Как заметила Элеанор Филби, до сих пор Эллиотт был «специалистом по Европе, мало что понимавшим в арабской политике. На Ближний Восток прилетел необстрелянный воробей». Он сам признавал, что ему предстоит многому научиться: «Помимо политических раскладов и махинаций — почти любая крупная ближневосточная финансовая или политическая интрига того времени уходила корнями в Бейрут, — необходимо было разобраться в местном характере. А в лабиринтах ливанской политики просто кружилась голова». Филби предстояло стать его гидом, «его личным советником».

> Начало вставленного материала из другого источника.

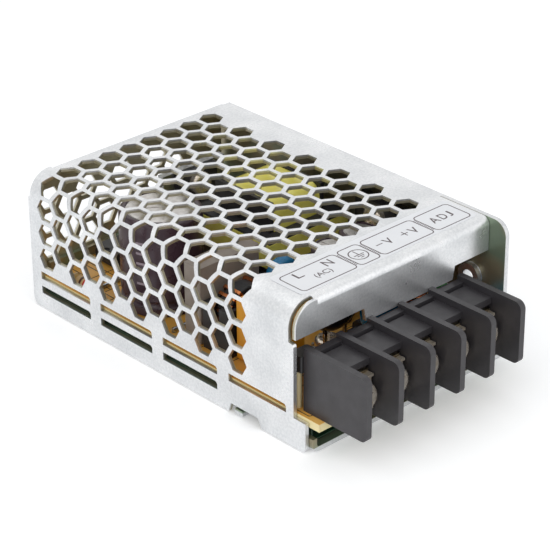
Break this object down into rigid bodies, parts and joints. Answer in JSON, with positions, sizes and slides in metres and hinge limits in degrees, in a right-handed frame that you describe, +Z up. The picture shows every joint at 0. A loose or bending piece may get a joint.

Появление нового шефа разведки не прошло незамеченным среди бейрутских журналистов. Один из них оставил такой портрет Эллиотта:
Это был стройный худощавый мужчина с репутацией хитрого манипулятора, чей быстрый насмешливый взгляд из-под круглых очков выдавал сардонический ум. Манерами и одеждой он напоминал преподавателя из Оксбриджа, но с налетом мирской жесткости, редко проявляемой в академической среде. Он нравился иностранцам, ценившим его добродушие и неисчерпаемый запас непристойных историй. Особенно хорошо он ладил с американцами. А строгая фигура жены при нем, настоящей леди, усиливала ощущение, что британской разведкой в Бейруте руководит истинный джентльмен.